After comparisons were drawn between "Over My Head (Cable Car)" and the Chainsmokers' "Closer" featuring Halsey, Isaac Slade and guitarist Joe King of the Fray were credited as co-writers of "Closer" on September 2, 2016.

==Song meaning==
The song "Over My Head" was written about lead singer and pianist Isaac Slade's relationship with his brother, Caleb, nicknamed "Cable Car". He wrote the song because he and his brother were allegedly not speaking and were at odds with each other:

"It is about a fight I got in with my brother, Caleb. After he graduated high school, we drifted apart and really hadn't spoken in a long time. One day we both realized that we needed to fight it out. We'd been friends for 20 years. That's a long time when you're only 23 years old. We fought it out, and he's one of my best friends today."

The song was originally recorded as a demo in 2004. This demo version was picked up by Denver radio station KTCL, and became one of the station's most played songs of 2005. The song gained an even bigger boost after it was used in the 2005 film Stealth; it also appeared on the film’s official soundtrack by their label Epic. There is also another slightly different version of the song which is 4:10 in length.

==Reception==

===Critical===
Billboard called the tune "a timeless pop-rock smash that soars with lightness and ease." Stylus Magazine called it a "10/10, single of the year, instant classic track".

===Commercial===
The song became a top 40 hit on the Modern Rock Tracks chart in late 2005. It lasted three weeks on the chart and peaked at position No. 37. The single gained airplay nationally, entering the Billboard Hot 100 chart on the issue marked February 25, 2006. 14 weeks later it reached its peak position at No. 8 on the Hot 100 chart. On the Billboard Adult Top 40 chart, the single reached the No. 2 position. The single also saw airplay on some Christian radio stations and spent several weeks on the R&R Christian charts, where it peaked at No. 27. Throughout 2006, it sold 1,570,207 digital copies.

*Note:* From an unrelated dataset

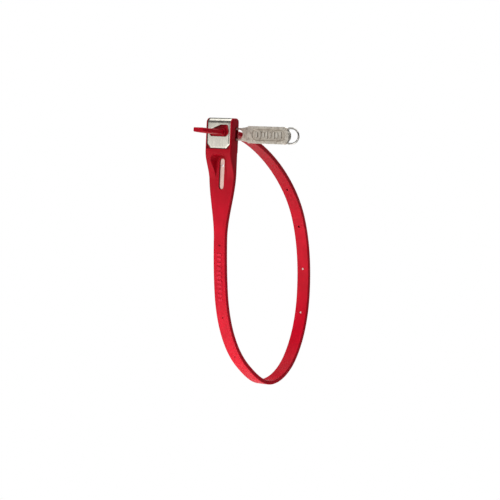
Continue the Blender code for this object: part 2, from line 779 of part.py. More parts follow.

Internationally, the song was a Top 25 hit in Australia, Canada, Denmark, Ireland, New Zealand and the United Kingdom. In the beginning of 2007, the song became popular in the Netherlands.

==Music video==

Micah Slade in the music video

The music video was directed by Elliott Lester and was filmed on July 24, 2005, at East High School and at Fox Theatre in Denver and Boulder, respectively. The video shows the members of the band as children, who attract the attention of other children by playing various instruments. Micah Slade, the youngest brother of Isaac Slade, assumes the role of Isaac as a child in the music video. The video premiered on September 21, 2005, and peaked at No. 2 in the VH1 Top 20 Countdown.

== Charts ==

===Weekly charts===

| Chart (2005–2007) | Peak position |
|---|---|
| Australia (ARIA) | 22 |
| Belgium (Ultratip Bubbling Under Flanders) | 4 |
| Canada AC (Billboard) | 40 |
| Canada CHR/Top 40 (Billboard) | 19 |
| Canada Hot AC (Billboard) | 12 |
| Denmark (Tracklisten) | 8 |
| Germany (GfK) | 83 |
| Ireland (IRMA) | 25 |
| Netherlands (Single Top 100) | 67 |
| New Zealand (Recorded Music NZ) | 25 |
| Scotland Singles (Official Charts) | 33 |
| Switzerland (Schweizer Hitparade) | 96 |
| UK Singles (Official Charts) | 19 |
| US Billboard Hot 100 | 8 |
| US Adult Contemporary (Billboard) | 15 |
| US Adult Pop Airplay (Billboard) | 2 |
| US Alternative Airplay (Billboard) | 37 |
| US Pop Airplay (Billboard) | 5 |

=== Year-end charts ===

| Chart (2006) | Position |
|---|---|
| Australia (ARIA) | 79 |
| US Billboard Hot 100 | 13 |
| US Adult Contemporary (Billboard) | 28 |
| US Adult Top 40 (Billboard) | 1 |

| Chart (2007) | Position |
|---|---|
| Brazil (Crowley) | 43 |
| UK Singles (OCC) | 137 |

==Certifications==

| Region | Certification | Certified units/sales |
| Australia (ARIA) | Gold | 35,000^{^} |
| Canada (Music Canada) | Gold | 20,000^{*} |
| New Zealand (RMNZ) | Platinum | 30,000^{‡} |
| United Kingdom (BPI) | Gold | 400,000^{‡} |
| United States (RIAA) | 5× Platinum | 5,000,000^{‡} |
| United States (RIAA) Mastertone | Gold | 500,000^{*} |
^{*} Sales figures based on certification alone. ^{^} Shipments figures based on certification alone. ^{‡} Sales+streaming figures based on certification alone.

== Release history ==

Release dates and formats for "Over My Head (Cable Car)"
| Region | Date | Format | Label(s) | Ref. |
|---|---|---|---|---|
| United States | March 7, 2006 | Mainstream airplay | Epic |  |

==A Day to Remember version==

"Over My Head (Cable Car)" was covered by American rock band A Day to Remember and included on their EP, Attack of the Killer B-Sides. It was also previously released on the Punk Goes Pop Volume Two compilation album.